Planetary Thinking, Agency, and Relationality: Religious Naturalism's Plea

Document Type

Contribution to Book

Source Publication

Earthly Things: Immanence, New Materialisms and Planetary Thinking

Publication Date

8-2023

Editor

Karen Bray, Heather Eaton, and Whitney Bauman

Publisher

Fordham University Press

City

New York, New York

ISBN

9781531503062

Department

Religious Studies

Publisher Statement

Globalization and climate weirding are two of the leading phenomena that challenge and change the way we need to think and act within the planetary community. Modern Western understand­ings of human beings, animals, and the rest of the natural world and the subsequent technologies built on those understandings have thrown us into an array of social and ecological crises with planetary implications. Earthly Things: Immanence, New Materialisms, and Planetary Thinking, argues that more immanent or planetary ways of thinking and acting have great potential for re-thinking human-technology-animal-Earth relationships and for addressing problems of global climate weirding and other forms of ecological degradation. Older and often-marginalized forms of thought from animisms, shamanisms, and other religious traditions are joined by more recent forms of thinking with immanence such as the universe story, process thought, emergence theory, the new materialisms (NM’s), object-oriented ontologies (OOO’s), affect theory, and queer theory. This book maps out some of the connections and differences between immanent frameworks to provide some eco-intellectual commons for thinking within the planetary community, with a particular emphasis on making connections between more recent theories and older ideas of immanence found in many of the world’s religious traditions.
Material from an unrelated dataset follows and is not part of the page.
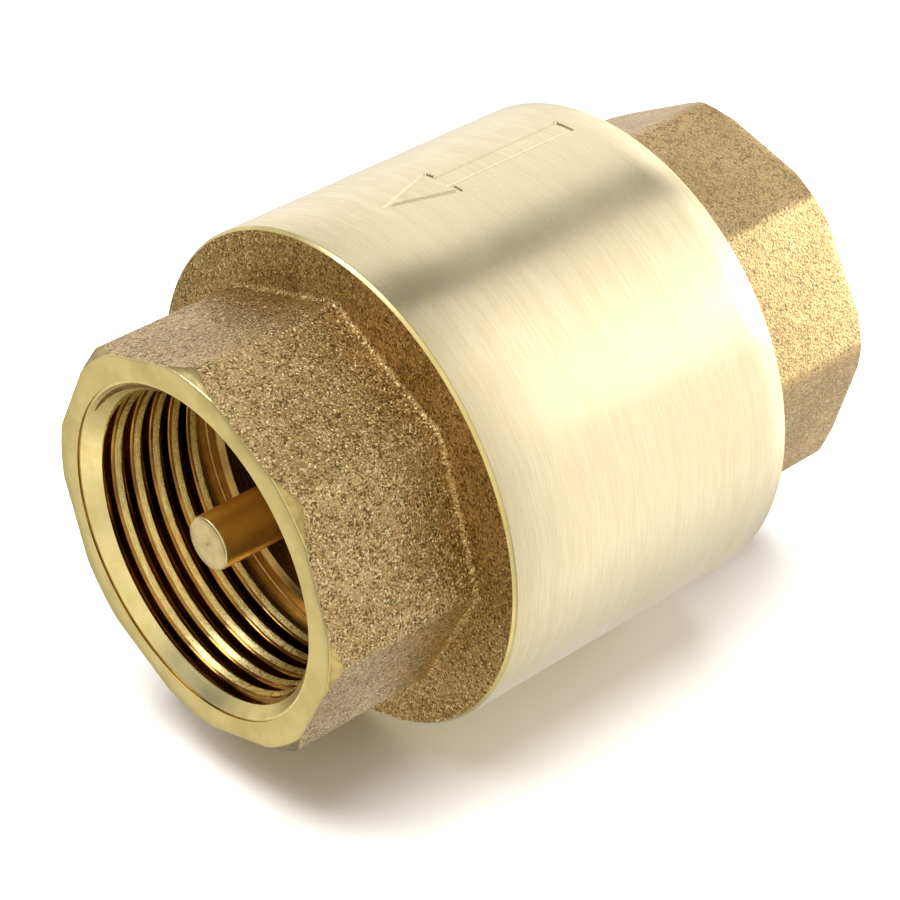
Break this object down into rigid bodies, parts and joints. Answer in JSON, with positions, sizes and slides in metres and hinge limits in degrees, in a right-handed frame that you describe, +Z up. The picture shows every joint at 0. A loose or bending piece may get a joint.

The authors in this volume met and worked together over five years, so the resulting volume reveals sustained and multifaceted perspectives on “thinking and acting with the planet.” -- publisher

Description

This chapter features religious naturalism as one critical materialist orientation offering insights into the ethical dimensions of planetary thinking. I introduce religious naturalism as a capacious, ecological worldview that re-assesses who we humans think we are in the grand scheme of things, shifting humans’ attention back to ourselves as relational, material processes inextricably connected to other life forms and material processes. With this conception of humanity, I contend that religious naturalism affirms inseparable ethical connections between humanity’s relationality with other natural processes on the planet and humans’ activities with each other. A key component of the chapter is a discussion of how contemporaries in the West might conceptualize agency, understand human-nature relations, and attempt to provide plausible responses to the challenges of climate change while embracing this specific view of humanity. Specifically, using the concept of metaphysical perspectivism, I advance religious naturalism’s affirmation that humans’ perspectives are included with, and influenced by, the perspectives of other existents in the universe. In suggesting that humans reside within an appreciable universe, religious naturalism posits human valuing as part of a vital sphere of agential activity throughout the biosphere. In the final section, I briefly discuss the ethical import and vision of hope offered by religious naturalism.